_Stated task_
Write out, word for word, only the data from its first line to the line containing "return block, grains".

[START OF Source data]

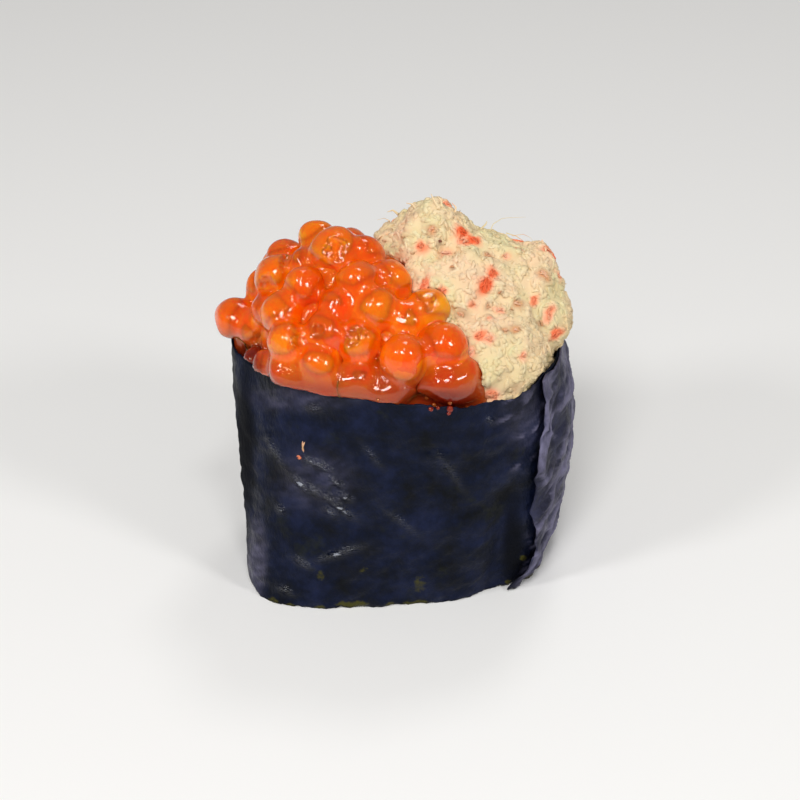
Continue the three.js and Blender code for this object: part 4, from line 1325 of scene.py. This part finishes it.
def make_rice(material):
    """The pressed block, and the grains on its underside, which the board has flattened."""
    inset = SHEET + 0.35
    rings = [wall_point(ROUND, GRAIN["bed"] / NORI_WIDTH, inset + 1.2, GRAIN["bed"])]
    rings += [wall_point(ROUND, z / NORI_WIDTH, inset, z) for z in (4, 10, 18, RICE_TOP)]
    block = make_object("rice_block", *loft(rings), material)
    bed = wall_point(ROUND, 0, inset + GRAIN["width"] / 2, GRAIN["height"] / 2 - GRAIN["pressed"])
    floor = make_object("rice_bed", bed, [tuple(range(len(ROUND)))])
    sizes = {name.capitalize(): GRAIN[name] / 2 * MM for name in ("length", "width", "height")}
    sizes.update(Spacing=GRAIN["spacing"] * GRAIN["width"] * MM, Tilt=GRAIN["tilt"])
    grains = grow(floor, grain_tree(), "rice_grains", Material=material, **sizes)
    move_points(grains, keep_inside(mesh_points(grains), SHEET + 0.15))
    return block, grains


# ---- the studio ----
def make_studio():
    """A plain pale floor, soft light from all round, and a few lamps that glint on what is wet."""
    corners = 3000 * np.array([(-1, -1, 0), (1, -1, 0), (1, 1, 0), (-1, 1, 0)])
    make_object("floor", corners, [(0, 1, 2, 3)], finish("studio floor", studio_floor))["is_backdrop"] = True
    world = bpy.data.worlds.new("studio")
    world.use_nodes = True
    connect(world.node_tree, world.node_tree.nodes["Background"], {"Color": "#f3f2f0", "Strength": 0.23})
    bpy.context.scene.world = world
    middle = Vector((0, 0, 0.035))
    for name, azimuth, elevation, distance, size, watts in (
        ("key", -12, 46, 0.7, 0.22, 2.3),
        ("upper", 12, 64, 0.7, 0.12, 0.7),
        ("left", -56, 36, 0.7, 0.14, 1.1),
        ("right", 54, 34, 0.7, 0.14, 1.1),
        ("back", 160, 60, 0.8, 0.2, 0.8),
    ):
        lamp = bpy.data.lights.new(name, "AREA")
        lamp.shape = "DISK"
        lamp.size = size
        lamp.energy = watts
        (across, depth), (flat, rise) = cos_sin(azimuth - 90), cos_sin(elevation)
        away = Vector((across * flat, depth * flat, rise))
        holder = new_object(name, lamp)
        holder.location = middle + away * distance
        holder.rotation_euler = away.to_track_quat("Z", "Y").to_euler()


def make_camera():
    camera = bpy.data.cameras.new("camera")
    camera.sensor_width = SENSOR
    camera.lens = VIEW_FOCUS * SENSOR / IMAGE
    camera.clip_start = 0.01
    holder = new_object("camera", camera)
    holder.location = Vector((EYE - MIDDLE) * MM)
    holder.rotation_euler = (math.pi / 2 - VIEW_ELEVATION, 0, 0)
    bpy.context.scene.camera = holder


bpy.context.scene.view_settings.view_transform = "Standard"
make_camera()
make_studio()
eggs = lay_eggs()
strip = make_nori()
sheet = surface_of(strip)
roe = finish("salmon roe skin", roe_skin)
laid, film = make_roe(eggs, roe)
beads = make_beads([sheet, surface_of(film)], roe)
flesh = finish("crab flesh", crab_flesh)
core = make_crab_core(eggs, flesh)
flakes, spots = make_flakes(surface_of(core), sheet)
hairs = make_hairs(core, flesh)
shreds, fibres = make_shreds(core, flesh)
for piece in (core, shreds, fibres, hairs):
    blush_by(piece, spots)
made = {
    "nori": [strip],
    "salmon_roe": [laid, film, beads],
    "crab_meat": [core, shreds, fibres, hairs, flakes],
    "rice": make_rice(finish("cooked rice", cooked_rice)),
}
for name, pieces in made.items():
    for piece in pieces:
        settle(piece, name)

bpy.context.view_layer.update()
boxes = {"cad": cad_box, "visual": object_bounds()}
{name: [list(corner) for corner in box] for name, box in boxes.items()}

[END OF Source data]

_The completed task_
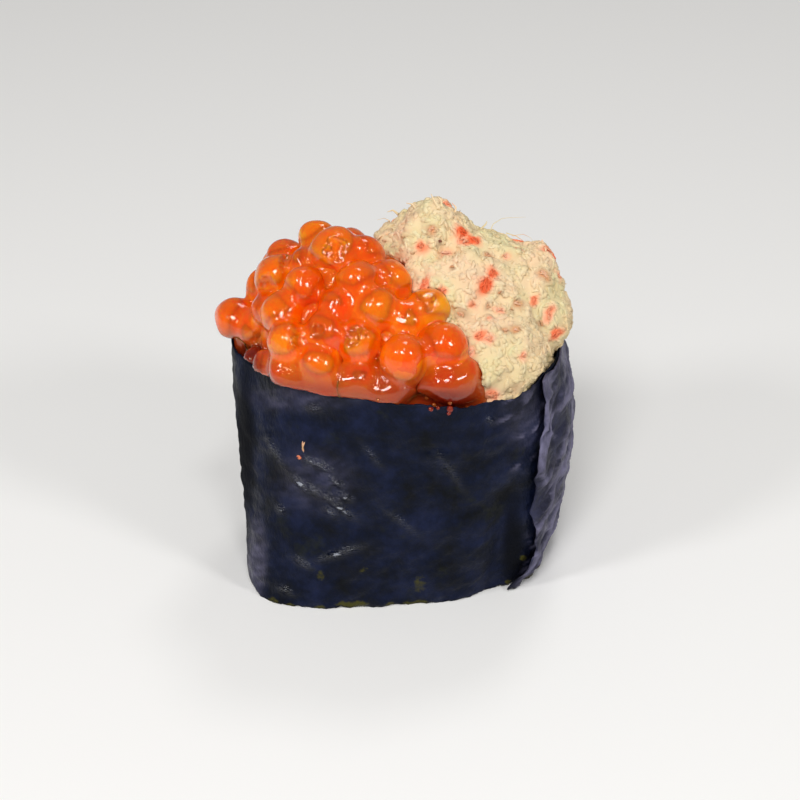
Continue the three.js and Blender code for this object: part 4, from line 1325 of scene.py. This part finishes it.
def make_rice(material):
    """The pressed block, and the grains on its underside, which the board has flattened."""
    inset = SHEET + 0.35
    rings = [wall_point(ROUND, GRAIN["bed"] / NORI_WIDTH, inset + 1.2, GRAIN["bed"])]
    rings += [wall_point(ROUND, z / NORI_WIDTH, inset, z) for z in (4, 10, 18, RICE_TOP)]
    block = make_object("rice_block", *loft(rings), material)
    bed = wall_point(ROUND, 0, inset + GRAIN["width"] / 2, GRAIN["height"] / 2 - GRAIN["pressed"])
    floor = make_object("rice_bed", bed, [tuple(range(len(ROUND)))])
    sizes = {name.capitalize(): GRAIN[name] / 2 * MM for name in ("length", "width", "height")}
    sizes.update(Spacing=GRAIN["spacing"] * GRAIN["width"] * MM, Tilt=GRAIN["tilt"])
    grains = grow(floor, grain_tree(), "rice_grains", Material=material, **sizes)
    move_points(grains, keep_inside(mesh_points(grains), SHEET + 0.15))
    return block, grains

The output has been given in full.